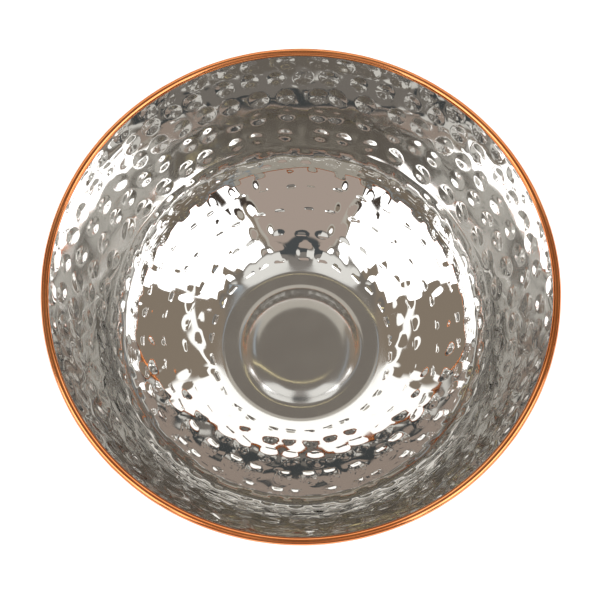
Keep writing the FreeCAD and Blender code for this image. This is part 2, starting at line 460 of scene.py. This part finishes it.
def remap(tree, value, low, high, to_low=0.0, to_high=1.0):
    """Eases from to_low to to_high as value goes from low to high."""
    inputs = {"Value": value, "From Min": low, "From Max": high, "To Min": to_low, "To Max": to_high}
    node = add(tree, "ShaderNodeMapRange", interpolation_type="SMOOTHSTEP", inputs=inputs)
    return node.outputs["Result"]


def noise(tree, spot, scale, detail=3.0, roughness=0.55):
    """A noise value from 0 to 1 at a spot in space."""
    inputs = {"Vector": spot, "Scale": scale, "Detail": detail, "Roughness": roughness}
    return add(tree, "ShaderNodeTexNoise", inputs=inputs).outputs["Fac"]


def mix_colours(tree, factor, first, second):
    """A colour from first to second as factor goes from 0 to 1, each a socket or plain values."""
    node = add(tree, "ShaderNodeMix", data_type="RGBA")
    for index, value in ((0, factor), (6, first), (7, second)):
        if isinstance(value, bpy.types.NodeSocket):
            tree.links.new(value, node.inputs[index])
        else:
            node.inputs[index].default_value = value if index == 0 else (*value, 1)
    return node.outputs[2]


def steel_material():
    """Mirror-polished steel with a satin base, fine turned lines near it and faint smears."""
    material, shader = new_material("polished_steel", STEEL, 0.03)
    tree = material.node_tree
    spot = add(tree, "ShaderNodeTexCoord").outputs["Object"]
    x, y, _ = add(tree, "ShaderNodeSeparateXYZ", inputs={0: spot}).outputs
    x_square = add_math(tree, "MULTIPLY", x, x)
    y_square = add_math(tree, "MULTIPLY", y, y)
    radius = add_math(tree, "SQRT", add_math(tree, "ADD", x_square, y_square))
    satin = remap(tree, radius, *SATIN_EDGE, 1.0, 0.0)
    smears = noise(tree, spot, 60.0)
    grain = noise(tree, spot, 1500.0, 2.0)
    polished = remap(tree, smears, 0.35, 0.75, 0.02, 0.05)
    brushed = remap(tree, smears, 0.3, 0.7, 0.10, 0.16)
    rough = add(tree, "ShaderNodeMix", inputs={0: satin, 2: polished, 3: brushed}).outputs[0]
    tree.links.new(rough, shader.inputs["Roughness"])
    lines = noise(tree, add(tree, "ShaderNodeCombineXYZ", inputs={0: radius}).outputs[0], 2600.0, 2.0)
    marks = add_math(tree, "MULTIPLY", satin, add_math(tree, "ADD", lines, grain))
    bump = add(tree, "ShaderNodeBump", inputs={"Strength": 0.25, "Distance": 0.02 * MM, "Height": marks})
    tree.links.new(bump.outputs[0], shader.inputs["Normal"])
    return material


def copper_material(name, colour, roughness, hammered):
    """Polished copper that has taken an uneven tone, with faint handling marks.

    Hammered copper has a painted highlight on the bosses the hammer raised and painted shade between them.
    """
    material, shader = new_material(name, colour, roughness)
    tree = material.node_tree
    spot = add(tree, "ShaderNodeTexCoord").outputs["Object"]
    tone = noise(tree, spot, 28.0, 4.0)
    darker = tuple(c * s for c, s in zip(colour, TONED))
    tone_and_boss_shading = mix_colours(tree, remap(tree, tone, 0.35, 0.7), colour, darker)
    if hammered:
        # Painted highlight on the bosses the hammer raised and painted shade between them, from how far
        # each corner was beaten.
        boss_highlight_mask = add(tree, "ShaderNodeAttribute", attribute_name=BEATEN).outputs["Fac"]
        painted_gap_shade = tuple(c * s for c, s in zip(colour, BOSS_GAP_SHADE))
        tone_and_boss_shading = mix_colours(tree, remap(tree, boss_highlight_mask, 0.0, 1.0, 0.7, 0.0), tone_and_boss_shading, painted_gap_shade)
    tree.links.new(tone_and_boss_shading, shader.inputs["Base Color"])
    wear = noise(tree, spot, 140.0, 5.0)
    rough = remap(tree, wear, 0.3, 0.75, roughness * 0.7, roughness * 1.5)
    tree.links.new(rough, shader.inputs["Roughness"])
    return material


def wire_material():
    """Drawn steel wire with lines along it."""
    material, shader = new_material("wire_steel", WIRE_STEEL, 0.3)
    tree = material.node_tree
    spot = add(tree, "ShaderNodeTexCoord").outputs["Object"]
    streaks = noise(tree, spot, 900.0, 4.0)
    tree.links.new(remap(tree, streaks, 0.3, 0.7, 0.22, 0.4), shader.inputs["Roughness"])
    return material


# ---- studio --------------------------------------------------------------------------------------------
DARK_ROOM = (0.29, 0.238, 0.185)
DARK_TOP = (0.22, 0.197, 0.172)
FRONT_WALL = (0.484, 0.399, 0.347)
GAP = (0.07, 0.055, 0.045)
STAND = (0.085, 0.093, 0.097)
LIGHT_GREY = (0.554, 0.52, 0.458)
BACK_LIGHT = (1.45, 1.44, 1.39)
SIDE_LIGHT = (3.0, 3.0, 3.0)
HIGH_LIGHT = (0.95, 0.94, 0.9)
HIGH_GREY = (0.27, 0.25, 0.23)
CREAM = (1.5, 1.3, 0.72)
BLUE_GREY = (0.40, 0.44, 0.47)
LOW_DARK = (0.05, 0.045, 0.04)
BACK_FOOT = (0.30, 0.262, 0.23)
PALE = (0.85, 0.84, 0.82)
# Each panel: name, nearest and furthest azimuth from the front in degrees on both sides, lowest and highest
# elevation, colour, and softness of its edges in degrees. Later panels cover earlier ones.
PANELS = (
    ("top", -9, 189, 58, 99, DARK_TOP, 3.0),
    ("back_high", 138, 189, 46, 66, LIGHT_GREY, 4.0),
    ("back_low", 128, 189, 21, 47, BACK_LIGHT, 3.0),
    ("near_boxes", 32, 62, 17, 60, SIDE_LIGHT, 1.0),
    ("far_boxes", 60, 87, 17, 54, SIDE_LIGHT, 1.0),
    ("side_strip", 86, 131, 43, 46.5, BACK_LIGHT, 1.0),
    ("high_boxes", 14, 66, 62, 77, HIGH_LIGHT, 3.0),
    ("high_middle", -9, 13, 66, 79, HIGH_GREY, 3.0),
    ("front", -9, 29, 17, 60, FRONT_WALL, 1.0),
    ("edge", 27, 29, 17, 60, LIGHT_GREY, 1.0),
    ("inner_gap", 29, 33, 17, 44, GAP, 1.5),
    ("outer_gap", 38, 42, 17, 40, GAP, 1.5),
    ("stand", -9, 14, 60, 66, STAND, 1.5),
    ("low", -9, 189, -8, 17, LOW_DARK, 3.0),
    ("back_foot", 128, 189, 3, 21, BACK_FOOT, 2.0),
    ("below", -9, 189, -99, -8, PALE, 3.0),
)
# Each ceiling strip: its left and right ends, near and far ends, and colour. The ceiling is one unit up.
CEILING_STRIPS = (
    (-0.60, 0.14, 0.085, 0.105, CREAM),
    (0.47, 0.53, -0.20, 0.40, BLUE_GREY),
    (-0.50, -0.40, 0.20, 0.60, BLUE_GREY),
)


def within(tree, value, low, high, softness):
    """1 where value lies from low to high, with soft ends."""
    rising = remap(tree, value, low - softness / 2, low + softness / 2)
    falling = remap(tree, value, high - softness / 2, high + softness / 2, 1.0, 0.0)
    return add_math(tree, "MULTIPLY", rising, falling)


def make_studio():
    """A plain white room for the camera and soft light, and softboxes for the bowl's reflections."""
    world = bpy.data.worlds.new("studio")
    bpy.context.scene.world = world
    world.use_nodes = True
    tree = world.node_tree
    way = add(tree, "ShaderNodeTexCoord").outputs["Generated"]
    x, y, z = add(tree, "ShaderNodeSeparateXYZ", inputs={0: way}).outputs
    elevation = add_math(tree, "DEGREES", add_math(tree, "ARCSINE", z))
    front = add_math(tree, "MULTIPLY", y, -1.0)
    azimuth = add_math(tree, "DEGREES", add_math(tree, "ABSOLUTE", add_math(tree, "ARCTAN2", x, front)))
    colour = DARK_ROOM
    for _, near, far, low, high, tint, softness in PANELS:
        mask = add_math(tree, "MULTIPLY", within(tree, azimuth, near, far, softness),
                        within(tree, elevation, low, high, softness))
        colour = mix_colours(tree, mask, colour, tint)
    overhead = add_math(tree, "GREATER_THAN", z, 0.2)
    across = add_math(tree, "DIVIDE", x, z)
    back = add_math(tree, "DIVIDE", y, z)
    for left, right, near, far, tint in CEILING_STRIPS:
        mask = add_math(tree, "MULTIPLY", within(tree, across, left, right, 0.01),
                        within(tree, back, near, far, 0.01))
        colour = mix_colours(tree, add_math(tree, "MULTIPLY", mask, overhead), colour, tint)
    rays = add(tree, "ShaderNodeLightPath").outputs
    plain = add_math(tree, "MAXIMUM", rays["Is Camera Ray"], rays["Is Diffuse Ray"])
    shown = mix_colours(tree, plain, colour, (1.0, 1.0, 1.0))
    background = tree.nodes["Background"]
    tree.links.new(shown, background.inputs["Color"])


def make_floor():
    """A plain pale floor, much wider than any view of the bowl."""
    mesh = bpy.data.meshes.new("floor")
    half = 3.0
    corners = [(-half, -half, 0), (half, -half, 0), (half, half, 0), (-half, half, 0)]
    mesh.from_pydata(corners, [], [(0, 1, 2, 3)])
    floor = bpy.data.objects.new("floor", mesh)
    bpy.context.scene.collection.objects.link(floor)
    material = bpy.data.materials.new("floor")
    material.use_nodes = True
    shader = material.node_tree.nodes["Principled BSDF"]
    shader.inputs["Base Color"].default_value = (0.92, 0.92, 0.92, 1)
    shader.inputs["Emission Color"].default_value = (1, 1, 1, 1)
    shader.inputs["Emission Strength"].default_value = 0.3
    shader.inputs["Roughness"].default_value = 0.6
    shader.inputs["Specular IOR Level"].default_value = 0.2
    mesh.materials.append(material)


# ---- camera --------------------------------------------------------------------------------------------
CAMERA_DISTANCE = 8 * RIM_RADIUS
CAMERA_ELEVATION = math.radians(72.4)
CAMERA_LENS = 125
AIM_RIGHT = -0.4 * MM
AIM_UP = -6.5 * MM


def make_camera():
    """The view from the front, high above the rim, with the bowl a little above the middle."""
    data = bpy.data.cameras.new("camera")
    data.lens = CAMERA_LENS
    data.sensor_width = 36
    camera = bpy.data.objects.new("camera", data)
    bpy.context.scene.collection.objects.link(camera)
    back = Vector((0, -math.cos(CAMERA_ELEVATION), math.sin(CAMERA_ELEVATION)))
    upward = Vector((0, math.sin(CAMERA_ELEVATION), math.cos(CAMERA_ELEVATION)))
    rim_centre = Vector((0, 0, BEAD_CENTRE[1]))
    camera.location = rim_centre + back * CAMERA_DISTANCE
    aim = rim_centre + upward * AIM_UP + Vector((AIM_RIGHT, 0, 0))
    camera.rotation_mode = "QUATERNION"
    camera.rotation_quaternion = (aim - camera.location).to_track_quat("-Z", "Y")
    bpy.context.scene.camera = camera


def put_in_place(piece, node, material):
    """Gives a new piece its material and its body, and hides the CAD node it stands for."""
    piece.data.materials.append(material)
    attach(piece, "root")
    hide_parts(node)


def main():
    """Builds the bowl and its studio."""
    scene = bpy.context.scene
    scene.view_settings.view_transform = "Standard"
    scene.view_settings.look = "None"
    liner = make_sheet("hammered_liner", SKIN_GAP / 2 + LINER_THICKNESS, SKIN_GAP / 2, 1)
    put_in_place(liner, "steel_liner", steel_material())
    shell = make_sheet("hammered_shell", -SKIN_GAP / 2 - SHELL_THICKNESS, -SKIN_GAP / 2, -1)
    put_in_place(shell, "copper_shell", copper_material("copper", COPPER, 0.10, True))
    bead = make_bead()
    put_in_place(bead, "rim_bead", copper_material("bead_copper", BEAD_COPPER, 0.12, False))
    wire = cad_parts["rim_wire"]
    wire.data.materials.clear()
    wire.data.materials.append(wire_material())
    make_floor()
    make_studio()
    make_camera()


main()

=== YOUR OBJECTIVE ===
Copy each line from the data above that includes "scene".

=== COMPLETED TASK ===
Keep writing the FreeCAD and Blender code for this image. This is part 2, starting at line 460 of scene.py. This part finishes it.
    bpy.context.scene.world = world
    bpy.context.scene.collection.objects.link(floor)
    bpy.context.scene.collection.objects.link(camera)
    bpy.context.scene.camera = camera
    scene = bpy.context.scene
    scene.view_settings.view_transform = "Standard"
    scene.view_settings.look = "None"